Payroll Tax Act 2007 (PTX Act)
Payroll tax grouping
Chief Investments Pty Ltd v Commissioner of State Revenue (Review & Regulation)  VCAT 541
These proceedings related to three payroll tax assessments issued to the taxpayer for the 2016 to 2018 financial years. The Commissioner had assessed the taxpayer as part of a group for this period with another company. Both companies operated hair dressing salons under the same name, albeit from different locations.
At all relevant times, one man was the sole director and shareholder of the taxpayer. He was also the second company’s:
- sole director from its incorporation until February 2017, and
- sole shareholder from its incorporation until June 2019.
Further, the taxpayer’s representative conceded in closing submissions that the entities were “family companies” run by the director of the taxpayer and his wife.
The taxpayer objected to the assessments on the grounds that the companies should not be grouped and, alternatively, that the Commissioner should exercise his discretion to de-group.
On 27 May 2021, the Tribunal delivered its decision in favour of the Commissioner, confirming the assessments on the basis that the two companies constituted a group under section 72 of the Payroll Tax Act. The Tribunal noted the lack of supporting evidence led by the taxpayer and accepted the accuracy of the information about the shareholders as recorded by ASIC.

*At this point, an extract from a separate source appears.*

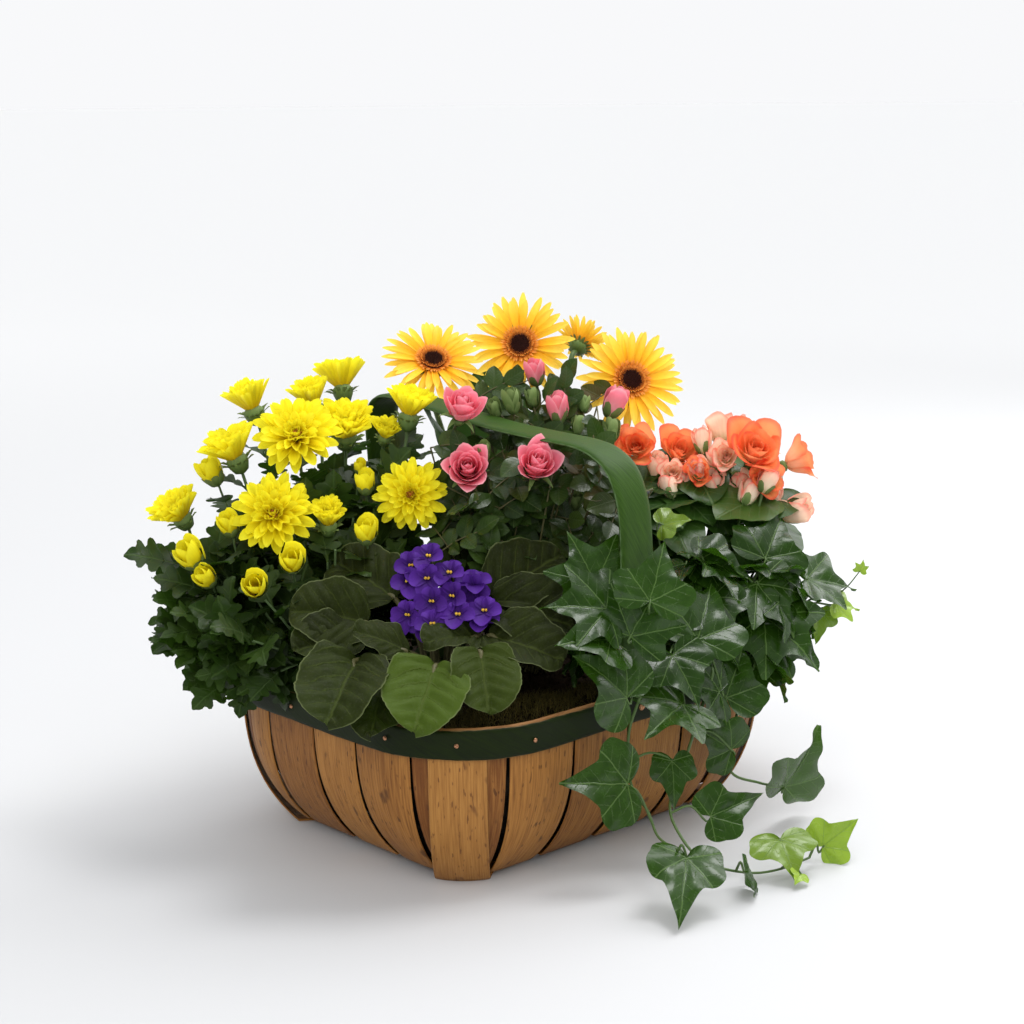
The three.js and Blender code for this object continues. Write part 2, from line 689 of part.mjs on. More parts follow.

The Tribunal also declined to exercise the discretion under section 79 to de-group the two companies. The Tribunal held that all the documentary evidence pointed to director of the taxpayer being in charge of both businesses, notwithstanding that they were owned by different companies. In those circumstances, Member Tang was not satisfied that the two businesses were carried on independently and were not connected.